The kink between 240 and 320 K in the upper frequency peak of Fig. 2 may be the result of a partial magnetic structural rearrangement. Results from differential scanning calorimetry on five different goethite mineral crystals do show a small endothermic peak indicative of a partial structural rearrangement in going from 240 to 320 K [31].

6 NDE Application

In applying these results and further developing this experimental technique as an NDE method, detecting the one-magnon antiferromagnetic transition usually means just seeing the amplitude of the peak above any noise. Since, very roughly speaking, the integrated intensity of a peak is proportional to the amplitude times the line width, this means that the peak amplitudes of the upper peak series are about the same as that of the lower frequency peak. Therefore, in the absence of significant baseline variations, both resonances should be about equally detectable and could both serve as an NDE indication of the presence of goethite corrosion.

The proposed NDE method would use the method of ratioing at different temperatures, which implies a need to be able to control the temperature of the system being analyzed. The frequency at which the AFM transition would be observed depends on the relation of the ambient temperature to the Néel temperature, which can vary with crystallite size. The empirical relation given in this paper, based on new data from this paper and on previous work, would help with this analysis. In general, we would expect that in detecting goethite corrosion in cases where the crystallite size was smaller, the results of Fig. 2 would simply rescale to accommodate a smaller value of T N. However, the peaks shown in Fig. 1 would probably broaden and be noisier and, therefore, be somewhat harder to identify. In reference to this, we previously applied the same measurement technique to a steel plate in reflection mode at room temperature that was covered with thin film of rust [32]. The rust was formed in an open outdoor environment so the composition of the rust was most likely goethite. Broad but strong peaks with 98% fraction absorption were clearly seen having peak centers nicely corresponding to those observed here at room temperature. This suggests the field detection of surface corrosion using AFMR of goethite may indeed be practical.

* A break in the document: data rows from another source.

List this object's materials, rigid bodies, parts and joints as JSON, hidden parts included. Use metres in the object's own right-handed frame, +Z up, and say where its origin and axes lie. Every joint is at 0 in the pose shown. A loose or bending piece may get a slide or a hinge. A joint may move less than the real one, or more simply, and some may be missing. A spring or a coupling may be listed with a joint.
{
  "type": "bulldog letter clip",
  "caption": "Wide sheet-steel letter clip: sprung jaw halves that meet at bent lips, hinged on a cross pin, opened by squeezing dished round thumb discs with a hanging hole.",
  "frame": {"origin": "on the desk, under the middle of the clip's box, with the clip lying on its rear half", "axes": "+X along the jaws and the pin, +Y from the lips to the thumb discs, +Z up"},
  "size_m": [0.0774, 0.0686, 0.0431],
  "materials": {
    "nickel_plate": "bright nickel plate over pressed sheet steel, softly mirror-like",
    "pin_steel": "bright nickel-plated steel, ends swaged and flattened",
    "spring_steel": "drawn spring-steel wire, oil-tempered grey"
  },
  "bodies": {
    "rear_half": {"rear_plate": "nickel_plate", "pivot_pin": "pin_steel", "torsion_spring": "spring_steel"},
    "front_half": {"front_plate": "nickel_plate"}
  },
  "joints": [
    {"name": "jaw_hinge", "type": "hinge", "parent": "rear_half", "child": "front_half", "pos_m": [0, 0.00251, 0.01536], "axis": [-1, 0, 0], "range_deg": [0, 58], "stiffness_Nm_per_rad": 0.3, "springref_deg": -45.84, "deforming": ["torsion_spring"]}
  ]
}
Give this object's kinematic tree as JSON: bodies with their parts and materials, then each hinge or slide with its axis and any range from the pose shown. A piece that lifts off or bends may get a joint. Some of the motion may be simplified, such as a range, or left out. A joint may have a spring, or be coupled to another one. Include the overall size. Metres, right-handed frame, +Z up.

The frequencies presented in Fig. 2 limit the application of Terahertz waves to identify goethite corrosion through significant thicknesses of materials such as concrete, which has high attenuation. Furthermore, the high- and low-frequency linewidths overlap and coalesce as temperature is increased to T N, so field measurements should be made below this temperature. One application might be to detecting corrosion under insulation in pipe systems in factories. Cold pipes should present no problem, but any goethite corrosion on a pipe that is at a temperature over or around 400 K (e.g., a high-pressure steam pipe) would not be detectable by this method, since the goethite is not antiferromagnetic above the Néel temperature.

7 Summary

We report high-resolution optical absorption measurements between 0.045 and 1.5 THz (1.5 and 50 cm−1) in antiferromagnetic goethite (FeOOH), observing two peaks that we tentatively identify as one-magnon and two-magnon transitions. These are measured over a range of temperatures from 4.2 to 425 K, using a method of spectral ratioing between two nearby temperatures. These resonances in the THz region make possible a method for the early detection of goethite formation on iron covered with polymeric or other protective coatings (e.g., pipe insulation) since these latter materials are largely transparent in the THz region. We have also extended the crystallite size dependence of the Néel temperature for goethite, which may be of use for employing these results as a field NDE method.